Exercise description:
Determine how many lines include "from". Give the number and nothing else.

** Begin Source material **

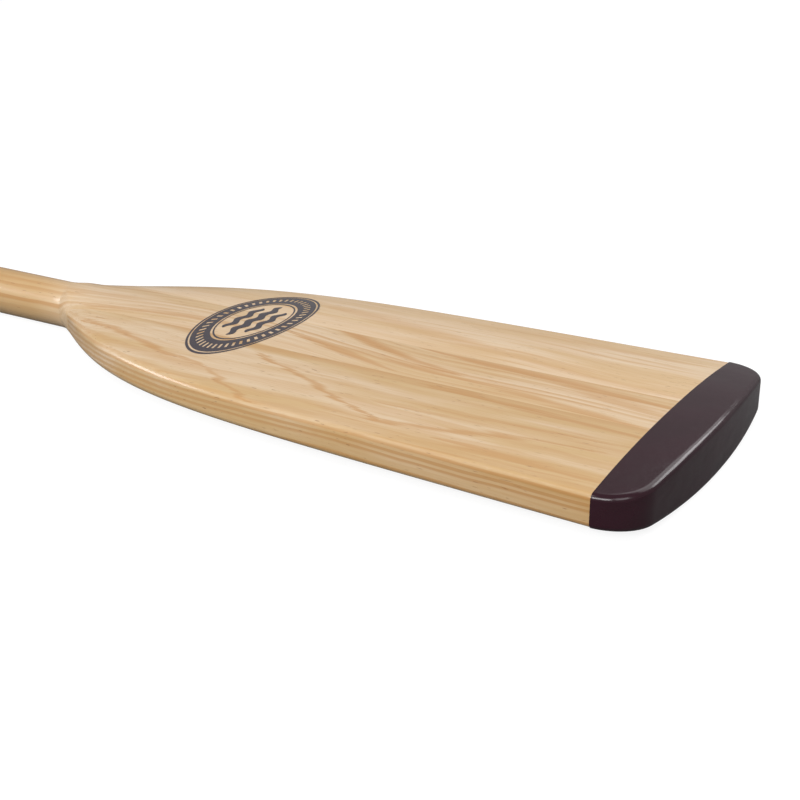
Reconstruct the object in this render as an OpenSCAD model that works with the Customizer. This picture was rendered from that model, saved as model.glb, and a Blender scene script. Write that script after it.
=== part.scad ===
// Single-blade wooden paddle, lying flat.
// X runs along the paddle from the grip (-X) to the blade tip (+X), Y across the blade, Z up.
// The origin is under the middle of the bounding box, on the plane the paddle lies on.

/* [Overall] */
// length from the end of the grip to the end of the tip guard
overall_l = 1372; // [1000:1:1700]
// shaft diameter
shaft_d = 28.2; // [27.6:0.2:29]

/* [Blade] */
// width where the tip guard starts, the widest point of the wood
blade_w = 184; // [140:1:220]
// length from the throat, where the outline leaves the shaft, to the start of the tip guard
blade_l = 382.5; // [300:0.5:560]
// thickness along the middle line
blade_centre_t = 27; // [18:0.1:27.2]
// edge thickness at the throat
throat_edge_t = 15.2; // [10:0.1:20]
// edge thickness at the tip
tip_edge_t = 16.4; // [10:0.1:20]
// radius along the long edges at the throat
throat_edge_round = 4.2; // [2:0.1:7]
// radius along the edges at the tip
tip_edge_round = 2.6; // [2:0.1:7]
// share of the shoulder curve in the outline, the rest is straight taper
shoulder_share = 0.83; // [0.6:0.01:1]
// length constant of the shoulder curve
shoulder_l = 71.5; // [20:0.5:120]
// above 1 the shoulder leaves the shaft in a soft sweep
shoulder_power = 1.25; // [1:0.05:2]
// exponent of the crown across the blade
crown_power = 2.2; // [1.5:0.1:4]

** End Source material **

Answer below:
4